▸ **Aim of the exercise**
Track down each line that has the word "from" and copy it.

START

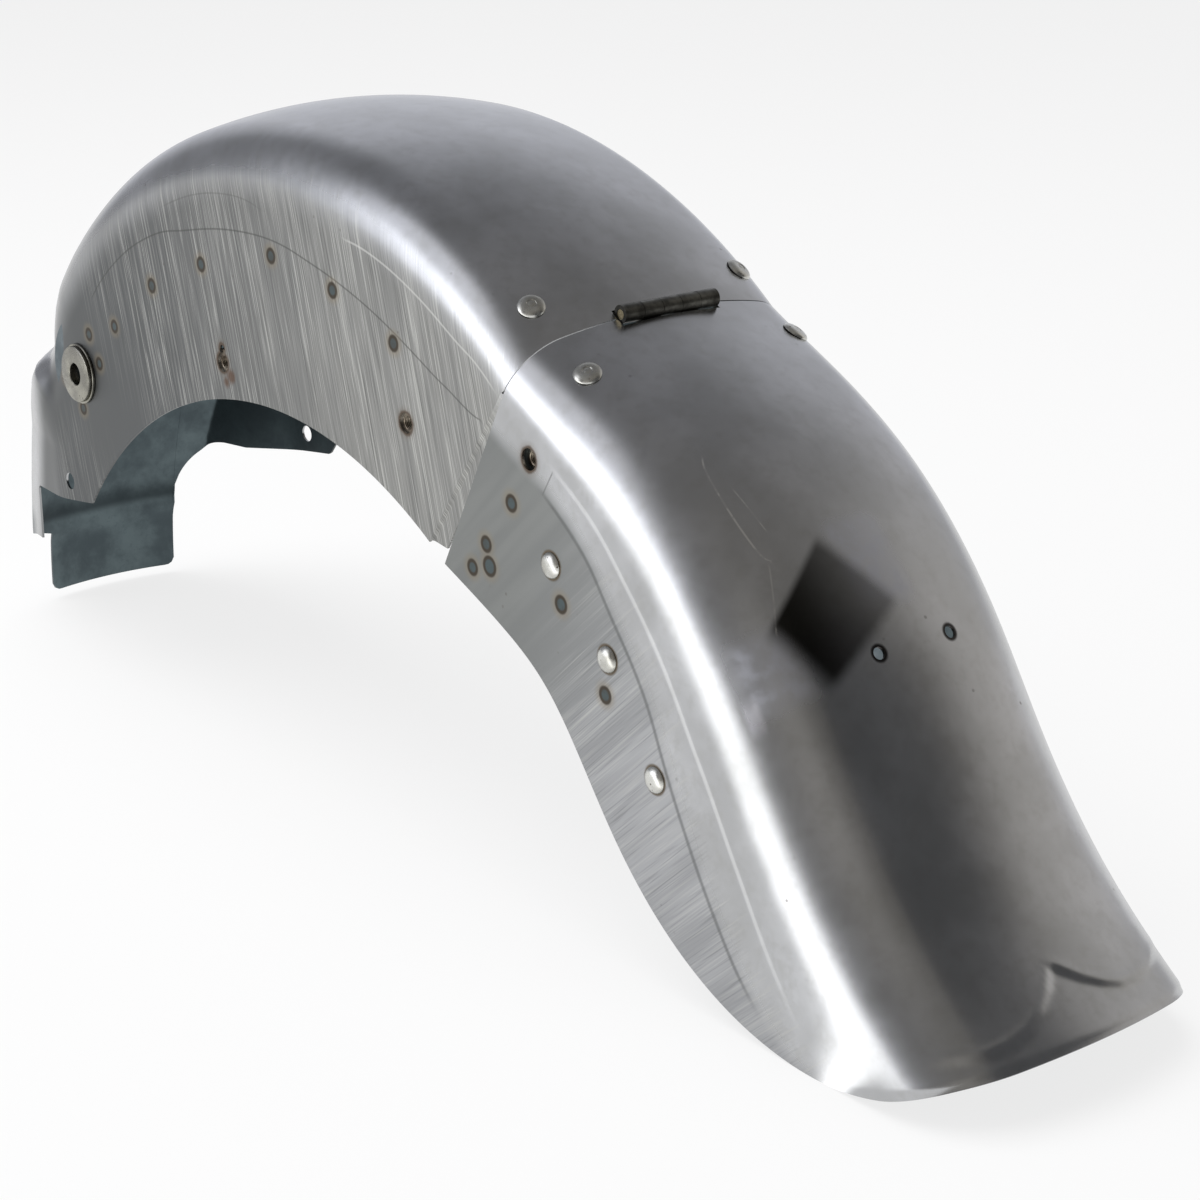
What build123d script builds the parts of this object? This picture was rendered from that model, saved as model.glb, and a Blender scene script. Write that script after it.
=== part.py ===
from build123d import *
import math
import os

# Hinged rear fender of a heavyweight motorcycle, pressed from bare sheet steel.
# Millimetres and degrees. +X runs to the tail, +Y to the machine's right, +Z up.
# Outlines are laid out from a datum near the wheel centre; export moves every piece by
# frame_shift, so that the origin is the middle of the bounding box on the floor.
frame_shift = Vector(-67.2, 0.0, -28.9)

# pressed section, shared by both halves
width = 210.0
half = width / 2
sheet = 1.6
camber_r = 338.0
shoulder_r = 39.0

# front half: one revolved section about a cross axis
crown_x, crown_z, crown_r = -22.5, 39.5, 437.0
wall_start, wall_end = -58.0, -92.0
wall_push, wall_camber, wall_shoulder = 9.0, 215.0, 68.0
side_depth, side_over = 205.0, 25.0
arch_dx, arch_dz, arch_drop = -2.5, -86.5, 102.0
foot_polar = [(-64.81, 149.1), (-75.12, 34.0)]
wall_side_z = 106.0
tab_half, tab_root_z, tab_foot_z, tab_round = 56.0, 86.0, 36.0, 7.0
wall_relief = (67.0, 127.0)

# seam between the halves; the tail's own outlines are laid out from the seam on the crown
seam_angle, seam_tilt = 37.1, 27.4
seam_gap = 0.8
strip_crease = [(-21.6, -38.0), (-95.1, -145.0)]
strip_edge = [(-80.1, -147.0), (-57.1, -111.0), (-45.1, -107.0), (-15.1, -48.0)]
strip_cut = [(-121.1, -184.0), (58.9, -238.0), (58.9, -38.0)]
strip_set = 1.9

# tail half: a section carried down a reverse curve
tail_run = [(0.0, 0.0), (65.9, -28.5), (127.9, -63.0), (204.9, -138.5), (253.9, -211.5), (307.9, -276.0),
            (382.9, -338.0)]
tail_head_start, tail_head_end = 25.0, 38.0
tail_shoulder_end, tail_swell = 55.0, 18.0
tail_camber_end = 290.0
tail_stations, tail_depth = 9, 205.0
tail_foot = [(-81.1, -156.0), (-26.1, -179.0), (12.9, -201.0), (49.9, -240.0), (85.9, -284.0)]
tail_foot_end = [(138.9, -328.0), (190.9, -351.0), (240.9, -359.0), (298.9, -351.0), (338.9, -333.0),
                 (398.9, -308.0)]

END

▸ **Answer for this exercise**
What build123d script builds the parts of this object? This picture was rendered from that model, saved as model.glb, and a Blender scene script. Write that script after it.
from build123d import *
# Hinged rear fender of a heavyweight motorcycle, pressed from bare sheet steel.
# Outlines are laid out from a datum near the wheel centre; export moves every piece by
# seam between the halves; the tail's own outlines are laid out from the seam on the crown